##### EXTRACTED RECORDS #####

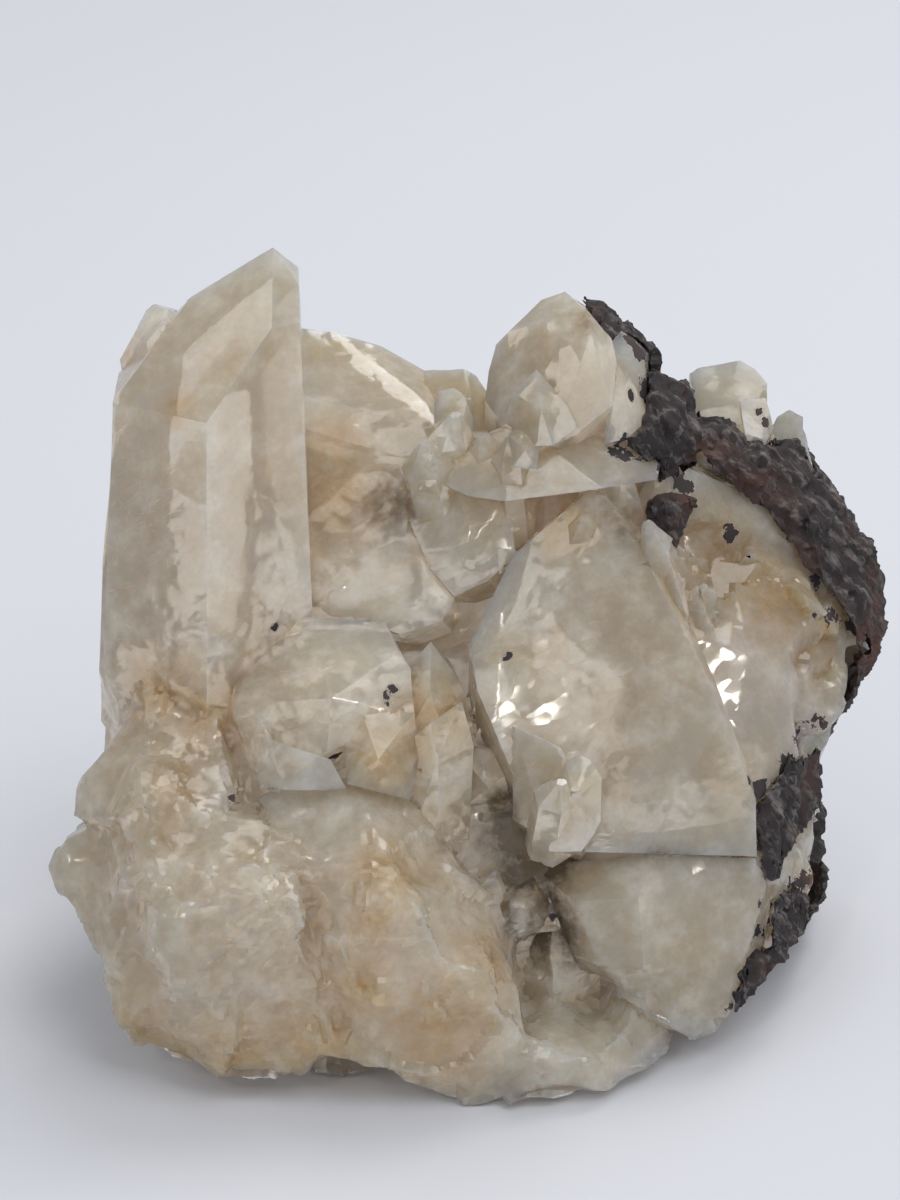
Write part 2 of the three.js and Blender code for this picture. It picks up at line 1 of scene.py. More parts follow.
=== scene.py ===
# %% [markdown]
# # A cluster of milky quartz crystals
#
# The object is a mineral specimen that fits in a hand. One tall six-sided point stands at the left, a broad
# crystal leans in the middle, and small crystals fill the pocket between them. All of it grew together on
# broken quartz. A dark rind of iron and manganese matrix still clings to the right side and the back.
#
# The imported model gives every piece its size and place, in metres. This script adds what the eye sees.

import json
import math

import bpy
import numpy as np
from mathutils import Matrix, Vector
from mathutils.kdtree import KDTree

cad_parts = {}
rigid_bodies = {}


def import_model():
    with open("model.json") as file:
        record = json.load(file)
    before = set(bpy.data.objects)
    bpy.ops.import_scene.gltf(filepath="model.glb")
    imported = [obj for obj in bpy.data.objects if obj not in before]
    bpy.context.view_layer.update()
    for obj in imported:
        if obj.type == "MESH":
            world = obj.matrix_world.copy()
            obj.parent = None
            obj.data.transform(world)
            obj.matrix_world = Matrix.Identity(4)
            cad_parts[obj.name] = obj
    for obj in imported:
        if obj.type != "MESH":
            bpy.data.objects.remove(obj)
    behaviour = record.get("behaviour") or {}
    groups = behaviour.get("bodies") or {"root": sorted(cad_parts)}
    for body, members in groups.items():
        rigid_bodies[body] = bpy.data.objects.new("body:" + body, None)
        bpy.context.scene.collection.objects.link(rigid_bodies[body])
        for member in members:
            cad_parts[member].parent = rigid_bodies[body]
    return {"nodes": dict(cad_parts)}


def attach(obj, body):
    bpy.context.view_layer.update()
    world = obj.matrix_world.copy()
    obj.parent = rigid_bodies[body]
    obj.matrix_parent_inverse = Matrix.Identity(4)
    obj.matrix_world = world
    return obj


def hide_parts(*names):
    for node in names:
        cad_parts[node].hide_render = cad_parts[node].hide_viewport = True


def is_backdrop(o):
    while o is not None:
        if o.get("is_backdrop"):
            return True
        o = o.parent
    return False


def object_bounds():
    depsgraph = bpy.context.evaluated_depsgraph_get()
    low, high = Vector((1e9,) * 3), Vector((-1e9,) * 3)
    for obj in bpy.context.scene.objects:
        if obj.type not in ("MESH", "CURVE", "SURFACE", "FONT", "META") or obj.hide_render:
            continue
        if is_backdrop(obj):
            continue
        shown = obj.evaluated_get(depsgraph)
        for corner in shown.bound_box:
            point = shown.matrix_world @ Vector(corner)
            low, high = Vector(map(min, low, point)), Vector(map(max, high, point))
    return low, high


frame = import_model()
CAD_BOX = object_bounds()
MM = 0.001
print("packed nodes:", ", ".join(sorted(frame["nodes"])))

# %% [markdown]
# ## The camera
#
# The photograph looks down on the cluster by 26 degrees from about a third of a metre away. A camera is placed
# by the point that it looks at, its distance and its tilt, so each of the three can be matched on its own.

# %% Camera
CAMERA_TARGET = Vector((-4.5, -1.6, 56)) * MM
CAMERA_DISTANCE = 330 * MM
CAMERA_TILT = math.radians(26)
CAMERA_LENS = 76.0

bpy.ops.object.camera_add()
camera = bpy.context.object
camera.name = "camera"
camera.data.lens = CAMERA_LENS
camera.data.sensor_width = 36
camera.data.clip_start = 0.01
camera.rotation_euler = (math.pi / 2 - CAMERA_TILT, 0, 0)
camera.location = CAMERA_TARGET + CAMERA_DISTANCE * Vector((0, -math.cos(CAMERA_TILT), math.sin(CAMERA_TILT)))
bpy.context.scene.camera = camera
print("camera at", [round(x, 3) for x in camera.location])

# %% [markdown]
# ## Colours and nodes
#
# Colours are written as the hex values that a paint program shows, and turned into the linear values that a
# shader counts in. One function adds a shader node with its settings, values and links.


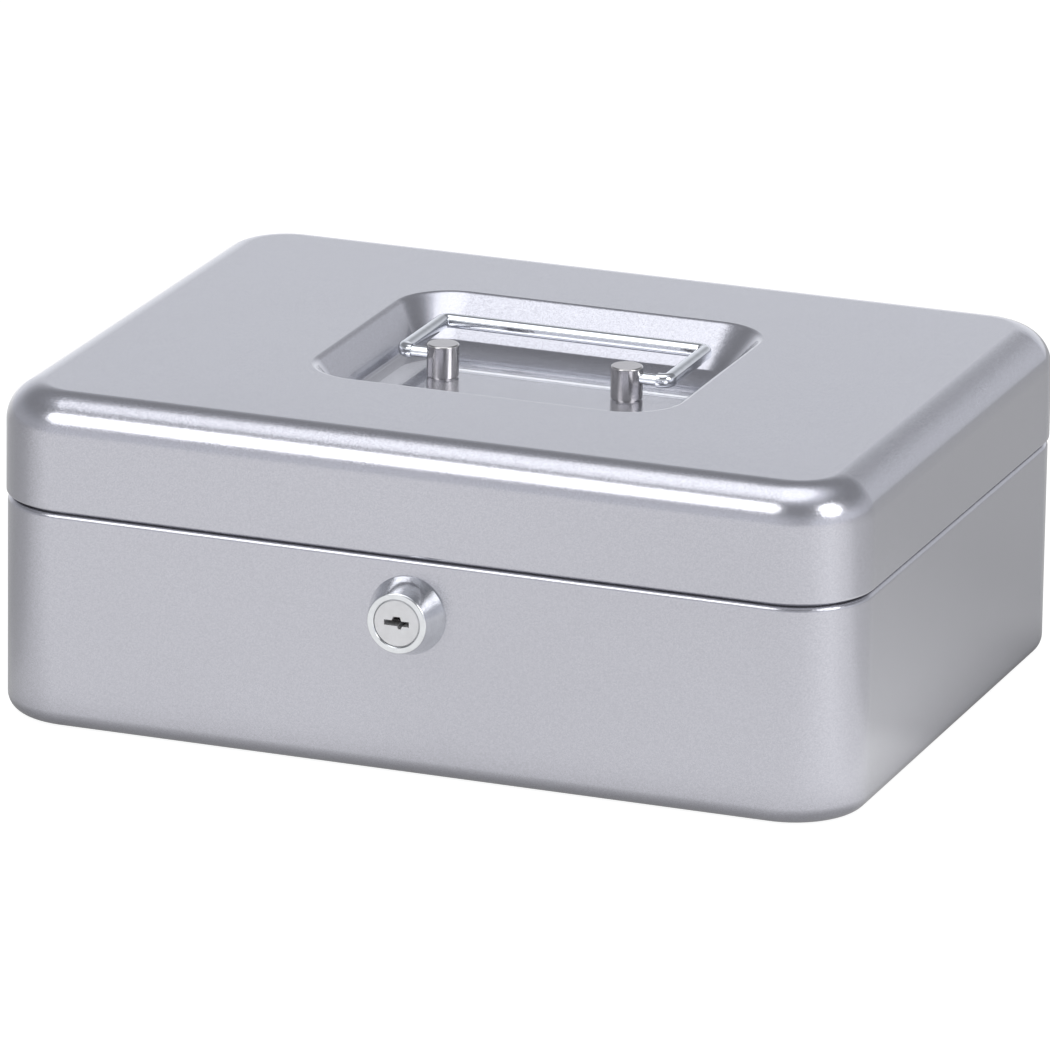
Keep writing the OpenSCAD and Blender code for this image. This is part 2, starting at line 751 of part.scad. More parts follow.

#####

OBJECTIVE
Beginning at the first line above, repeat exactly until the line containing "before = set(bpy.data.objects)", which is included.

SOLUTION TO THIS EXERCISE
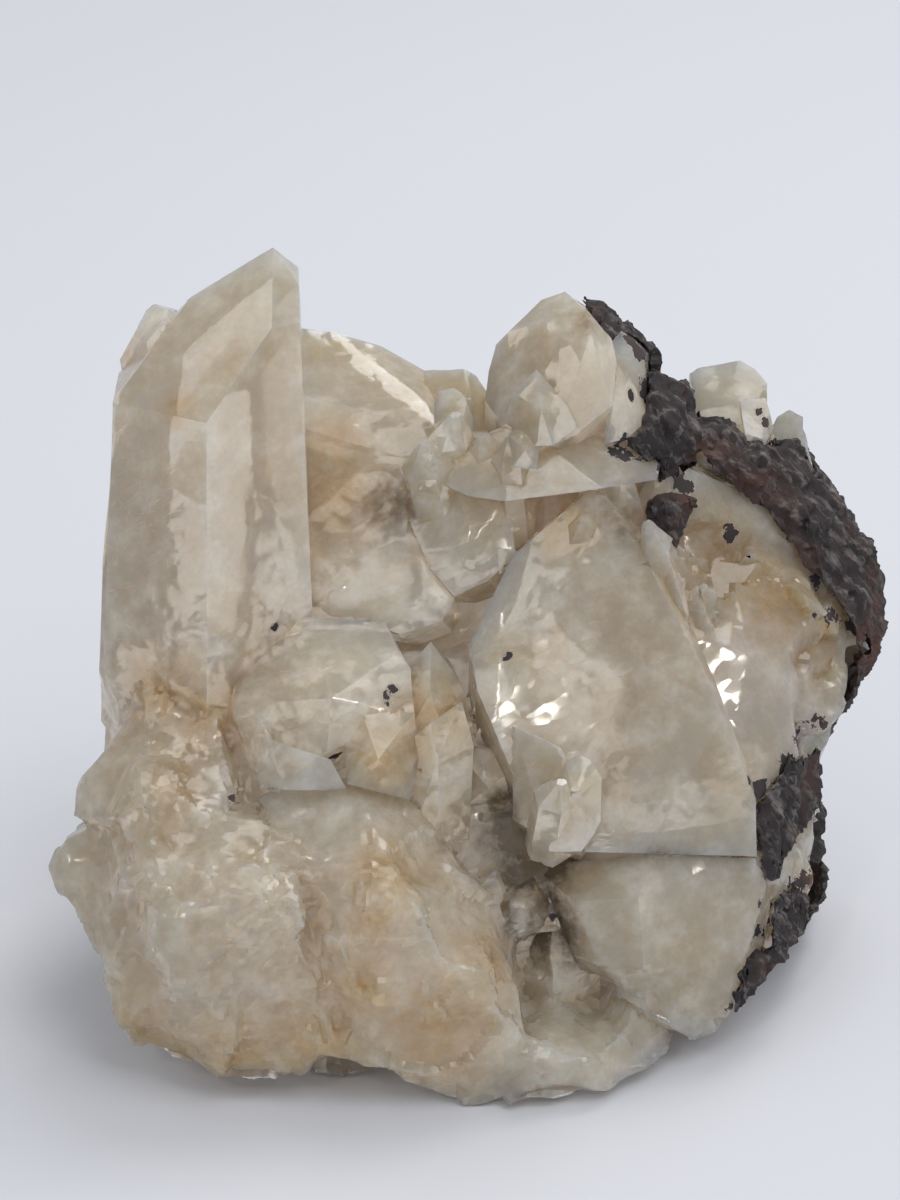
Write part 2 of the three.js and Blender code for this picture. It picks up at line 1 of scene.py. More parts follow.
=== scene.py ===
# %% [markdown]
# # A cluster of milky quartz crystals
#
# The object is a mineral specimen that fits in a hand. One tall six-sided point stands at the left, a broad
# crystal leans in the middle, and small crystals fill the pocket between them. All of it grew together on
# broken quartz. A dark rind of iron and manganese matrix still clings to the right side and the back.
#
# The imported model gives every piece its size and place, in metres. This script adds what the eye sees.

import json
import math

import bpy
import numpy as np
from mathutils import Matrix, Vector
from mathutils.kdtree import KDTree

cad_parts = {}
rigid_bodies = {}


def import_model():
    with open("model.json") as file:
        record = json.load(file)
    before = set(bpy.data.objects)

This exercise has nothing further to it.